We expect to see some improvement in the January consumer sentiment index in line with an established seasonal trend. The combination of bargain–hunting in post-Christmas sales and new year optimism, underpinned by a healthy Irish economy should ensure a solid start to sentiment in 2018. However, as the December survey reading suggests, the average Irish consumer is being buffeted by a range of forces that mean they are not seeing a progressive and palpable improvement in their fortunes.

Press Release:

Commenting on the results Philip Economides, ESRI, said:

“The Consumer Sentiment Index for December marks the end of a year characterised by a recovery in attitudes towards household’s current economic circumstances as well as expectations of future growth going into 2018. While uncertainties are potentially making households wary about their own personal financial circumstances for the coming 12 months, the broader economic recovery is certainly filtering through into a more positive consumer sentiment relative to 12 months ago.”

In addition, Austin Hughes, KBC Bank Ireland, noted:

“The December sentiment survey suggests that the average Irish consumer is seeing a good rather than a great economic recovery. The details highlight significant optimism about the outlook for activity and employment in the Irish economy but strike a more cautious note in relation to expectations for personal finances.  For most consumers, reports of a return to boom-time conditions seem very remote from their own experience.
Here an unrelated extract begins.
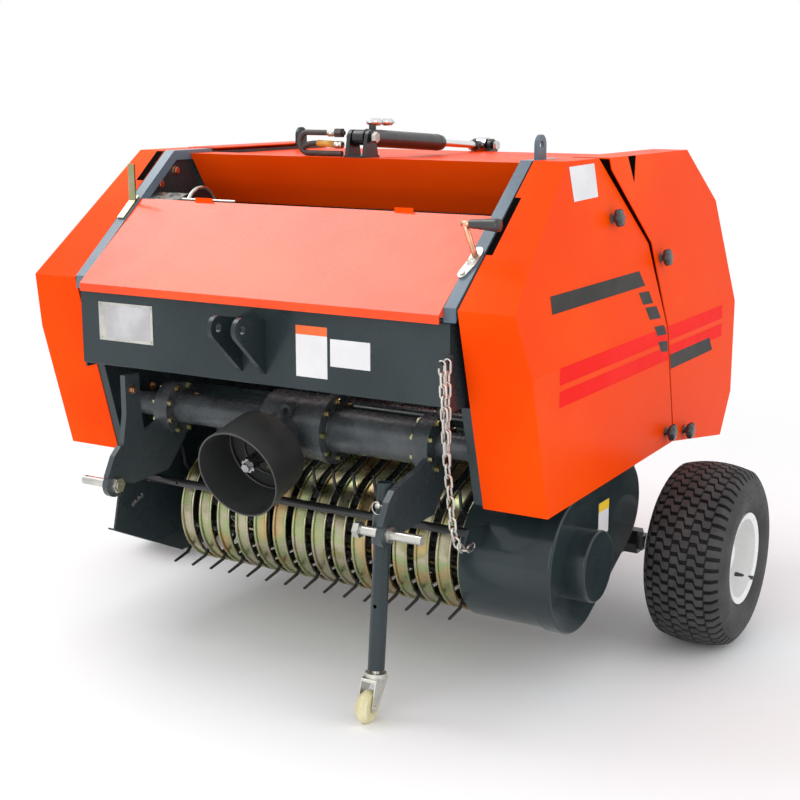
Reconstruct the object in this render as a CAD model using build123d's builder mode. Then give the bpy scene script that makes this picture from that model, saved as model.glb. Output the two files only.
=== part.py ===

A slight downgrading of the outlook for household finances in the December survey likely reflects increased spending demands ahead of Christmas. It might also owe something to concerns about the need for larger longer term financial nest-eggs. We would expect some uptick in sentiment in January on bargain hunting in post-Christmas sales and a measure of New Year optimism but the December results suggest that the typical Irish consumer is being buffeted by an array of influences that mean they are not seeing a ‘normal’ improvement in their circumstances.”